Consumer companies are probably the most impacted by tariffs. The two sectors that would be less immune from tariffs are financials and real estate.
Here is the most concerning indicator in my view. The Atlanta Fed's GDPNow model estimate for annualized growth for the first quarter was a stunning -1.8%. At the start of February, the model showed that growth in the January-March period was tracking close to +4.0%. That’s a sharp drop.
Treasury Secretary Scott Bessent says corrections are ‘healthy’ and ‘normal.’
As Jim Cramer argues it, the recent sell-off has to do with a lack of consistency and a lack of certainty coming from the White House. The President’s erratic policy messaging has dampened confidence, leading to a pullback in spending from the private sector. While market corrections may be healthy, Jim says not all corrections are the same.
Higher rates have historically caused, and lower rates ended, the most corrections, followed by higher unemployment and exogenous shocks.
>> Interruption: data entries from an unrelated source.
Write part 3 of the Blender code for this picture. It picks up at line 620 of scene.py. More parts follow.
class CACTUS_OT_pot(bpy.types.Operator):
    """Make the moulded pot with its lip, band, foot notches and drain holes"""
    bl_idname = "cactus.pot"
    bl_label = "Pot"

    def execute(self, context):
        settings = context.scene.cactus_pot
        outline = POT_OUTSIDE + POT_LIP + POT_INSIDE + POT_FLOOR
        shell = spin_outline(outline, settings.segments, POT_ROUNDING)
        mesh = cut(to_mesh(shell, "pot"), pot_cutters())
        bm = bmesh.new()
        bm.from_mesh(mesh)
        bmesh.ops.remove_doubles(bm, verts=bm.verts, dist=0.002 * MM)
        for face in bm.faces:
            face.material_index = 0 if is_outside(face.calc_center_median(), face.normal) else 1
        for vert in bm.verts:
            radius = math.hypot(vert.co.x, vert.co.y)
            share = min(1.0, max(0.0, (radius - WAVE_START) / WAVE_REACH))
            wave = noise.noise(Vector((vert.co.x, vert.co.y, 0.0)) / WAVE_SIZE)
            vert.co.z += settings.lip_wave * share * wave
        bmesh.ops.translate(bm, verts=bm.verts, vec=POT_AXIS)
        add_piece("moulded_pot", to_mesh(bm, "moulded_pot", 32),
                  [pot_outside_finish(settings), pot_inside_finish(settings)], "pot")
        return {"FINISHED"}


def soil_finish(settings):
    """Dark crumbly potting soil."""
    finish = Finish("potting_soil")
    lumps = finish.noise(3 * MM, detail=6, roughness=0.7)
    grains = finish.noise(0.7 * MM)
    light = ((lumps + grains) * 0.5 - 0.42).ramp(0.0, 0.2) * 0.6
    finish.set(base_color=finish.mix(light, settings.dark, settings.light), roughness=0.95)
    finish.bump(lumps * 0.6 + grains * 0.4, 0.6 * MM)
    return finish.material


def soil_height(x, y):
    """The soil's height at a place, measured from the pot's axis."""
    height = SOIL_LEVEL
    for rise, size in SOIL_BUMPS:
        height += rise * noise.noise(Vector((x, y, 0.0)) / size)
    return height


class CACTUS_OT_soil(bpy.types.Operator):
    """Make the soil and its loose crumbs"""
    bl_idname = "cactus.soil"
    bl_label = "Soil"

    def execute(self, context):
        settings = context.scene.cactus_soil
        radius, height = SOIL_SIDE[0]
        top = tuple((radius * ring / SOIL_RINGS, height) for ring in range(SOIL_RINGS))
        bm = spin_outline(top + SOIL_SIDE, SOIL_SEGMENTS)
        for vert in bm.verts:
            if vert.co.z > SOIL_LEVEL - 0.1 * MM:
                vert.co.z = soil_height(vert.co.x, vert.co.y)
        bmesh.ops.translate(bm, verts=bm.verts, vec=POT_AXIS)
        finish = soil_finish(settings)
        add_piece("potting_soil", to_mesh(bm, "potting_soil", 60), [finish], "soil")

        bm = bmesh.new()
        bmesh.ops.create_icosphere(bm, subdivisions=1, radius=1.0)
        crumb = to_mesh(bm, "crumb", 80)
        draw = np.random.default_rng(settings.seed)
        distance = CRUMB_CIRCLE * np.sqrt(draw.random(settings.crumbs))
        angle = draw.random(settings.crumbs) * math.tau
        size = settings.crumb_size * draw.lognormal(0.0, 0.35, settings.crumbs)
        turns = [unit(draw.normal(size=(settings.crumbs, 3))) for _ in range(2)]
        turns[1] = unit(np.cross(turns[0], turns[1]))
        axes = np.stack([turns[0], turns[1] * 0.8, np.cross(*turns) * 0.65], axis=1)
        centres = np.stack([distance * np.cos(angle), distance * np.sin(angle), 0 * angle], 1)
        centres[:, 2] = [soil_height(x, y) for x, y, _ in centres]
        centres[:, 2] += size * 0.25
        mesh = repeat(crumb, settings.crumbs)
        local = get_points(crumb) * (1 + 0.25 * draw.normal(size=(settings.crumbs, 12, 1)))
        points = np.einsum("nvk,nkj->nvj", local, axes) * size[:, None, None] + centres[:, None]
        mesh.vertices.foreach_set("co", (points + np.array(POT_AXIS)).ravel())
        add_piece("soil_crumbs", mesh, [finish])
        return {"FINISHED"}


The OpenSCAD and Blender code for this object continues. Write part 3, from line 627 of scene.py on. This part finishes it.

Corrections associated with job losses should be the most feared because they typically see the largest falls and last the longest. This is probably because they are the most likely to see corporate earnings fall the most, alongside a drop in equity market valuation.
Disclaimer
Seven Fat Cows has a long position in GEVO. I am not a financial adviser. You should seek independent legal, financial, or other advice to check if the information from this website relates to your unique circumstances.